To estimate the proportion of ill-fitting switches, we take a random sample of ignition switches and measure their lengths. Each switch is either within specifications (between 14.4 and 14.5 cm) (a “success”) or not (a “failure”). Let us say that the sample of 1000 ignition switches had 8 that were either too long or too short.

To get a better appreciation for the software, let’s do the calculations by hand (ewww!). The point estimate for the population proportion of faulty parts is $\hat{p} = x/n = 8/1000 = 0.008$. From knowing this quantity, we can calculate the confidence bounds.
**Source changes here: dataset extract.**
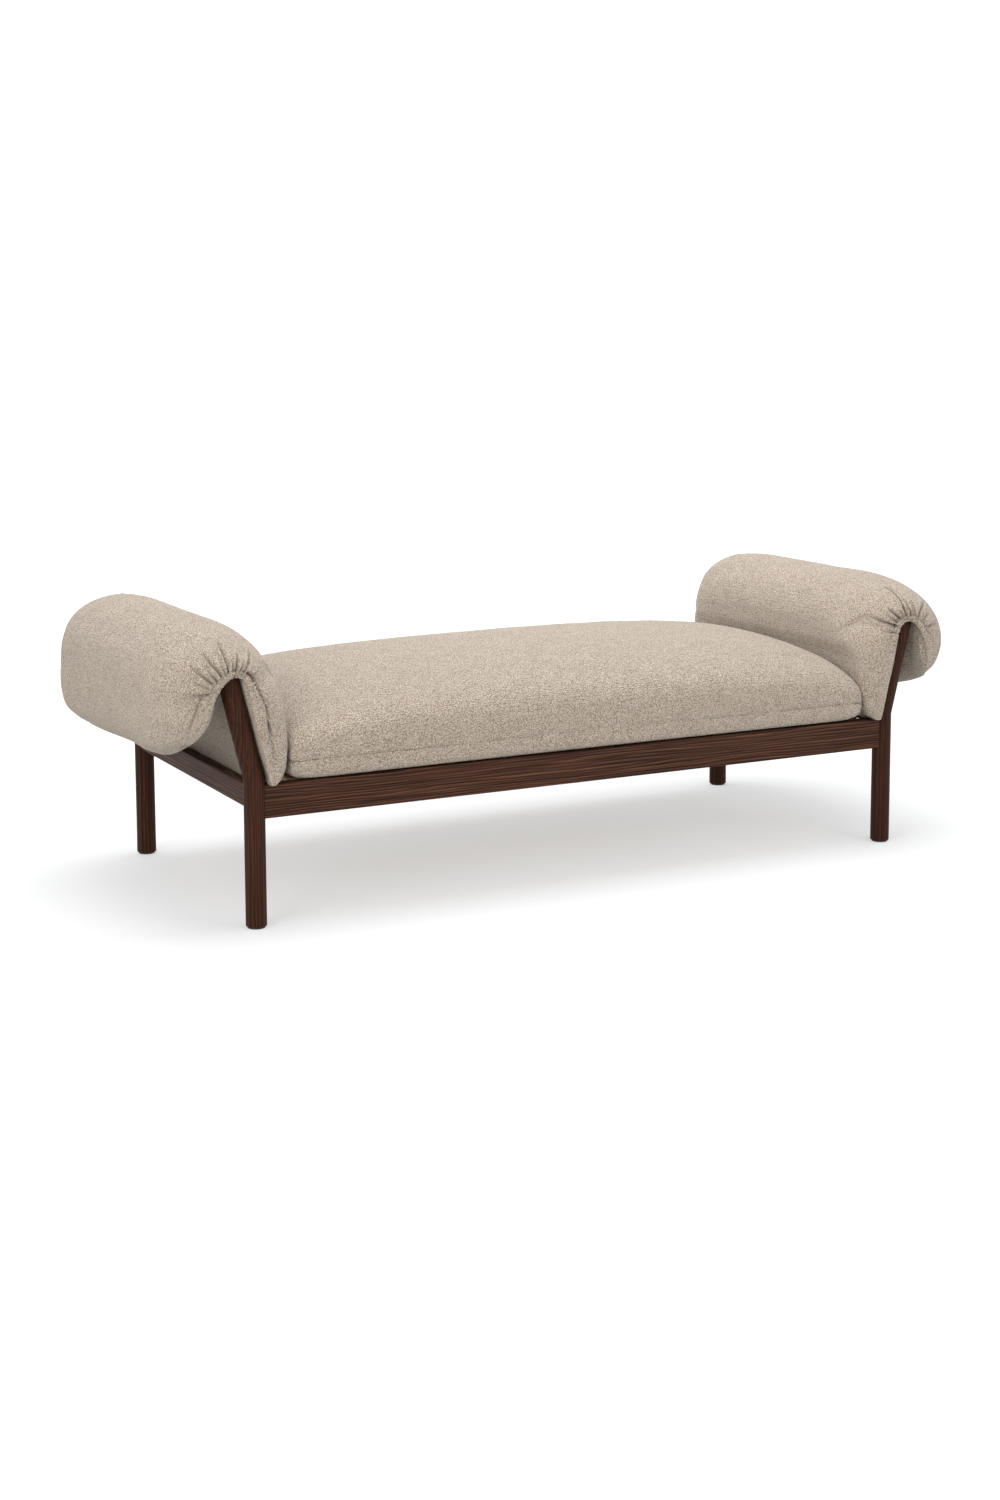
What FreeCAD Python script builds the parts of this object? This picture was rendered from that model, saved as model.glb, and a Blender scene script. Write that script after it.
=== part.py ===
import FreeCAD, Part
import math
import os

# Daybed: a low wooden bench frame with a loose seat cushion and two saddle bolsters.
# Millimetres. X is the length, the front faces -Y, +Z is up, z = 0 is the floor.
# Corner pieces are described at the right rear corner (+X, +Y) and mirrored to the others.

Vec = FreeCAD.Vector

# frame: round legs that kink outward above the rails
LEG_X = 810.0  # leg axis from the middle, along the length
LEG_Y = 362.5  # leg axis from the middle, across the depth
LEG_R = 22.5
LEG_EDGE = 2.0  # chamfer round the foot of a leg
KINK_Z = 318.0  # height of the mitre between leg and leaning post
LEAN = math.radians(14.0)
POST_LENGTH = 258.0  # along the leaning axis, from the mitre to the rounded top
POST_EDGE = 3.5
BAR_Z = 550.0  # crossbar axis
BAR_R = 16.0
TENON_R = 10.0
TENON_PAST = 7.5  # how far the tenon runs past the axis of the post
COPE_PLAY = 0.05  # gap left where a rail or bar is hollowed to fit a round post
FIT_PLAY = 0.05  # radial gap round dowels, screws and stems
BORE_SPARE = 0.5  # how much deeper a blind bore is than what sits in it
BEYOND = 200.0  # length of a cutting tool that runs out of the piece

# rails
RAIL_T = 28.0
RAIL_TOP = 306.0
SIDE_RAIL_H = 72.0
END_RAIL_H = 50.0
RAIL_EDGE = 3.0

# dowels
MITRE_DOWEL = (6.0, 44.0)  # radius, length
SIDE_DOWEL = (5.0, 50.0)
END_DOWEL = (4.0, 40.0)
DOWEL_TIP = 8.0  # from the leg axis to the near end of a rail dowel
SIDE_DOWEL_Z = (250.0, 288.0)
END_DOWEL_Z = (264.0, 288.0)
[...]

The lower bound for the 95% confidence interval on the population proportion is

$$ \begin{align} \text{Lower bound} &= \hat{p} - Z_{\alpha/2} \sqrt{ \frac{\hat{p}(1-\hat{p})}{n}} \\[1em] & = 0.008 - Z_{0.025} \sqrt{ \frac{0.008(1-0.008)}{1000}} \\[1em] & = 0.008 - 1.96 \sqrt{ 0.000007936 } \\[1em] & = 0.008 - 0.005521 \\[1em] & = 0.00248 \\ \end{align} $$

Similarly, the upper bound is

$$ \begin{align} \text{Upper bound} &= \hat{p} + Z_{\alpha/2} \sqrt{ \frac{\hat{p}(1-\hat{p})}{n}} \\[1em] & = 0.008 + Z_{0.025} \sqrt{ \frac{0.008(1-0.008)}{1000}} \\[1em] & = 0.008 + 1.96 \sqrt{ 0.000007936 } \\[1em] & = 0.008 + 0.005521 \\[1em] & = 0.01352 \\ \end{align} $$

Thus, we are 95% confident that the proportion of faulty ignition switches produced by this process is between 0.00248 and 0.01352.

Using Technology

For the Excel people out there, you are out of luck. There is no function in the base distribution that calculates the margin of error or the confidence intervals for a single population proportion. You will have to do the above calculations by hand.

And that is it. This example showed how to calculate confidence intervals for the population mean and for the population proportion. While it showed how to do the calculations by hand, this is about the last time we will be able to do so. The calculations are about to get very difficult. Use technology and smile!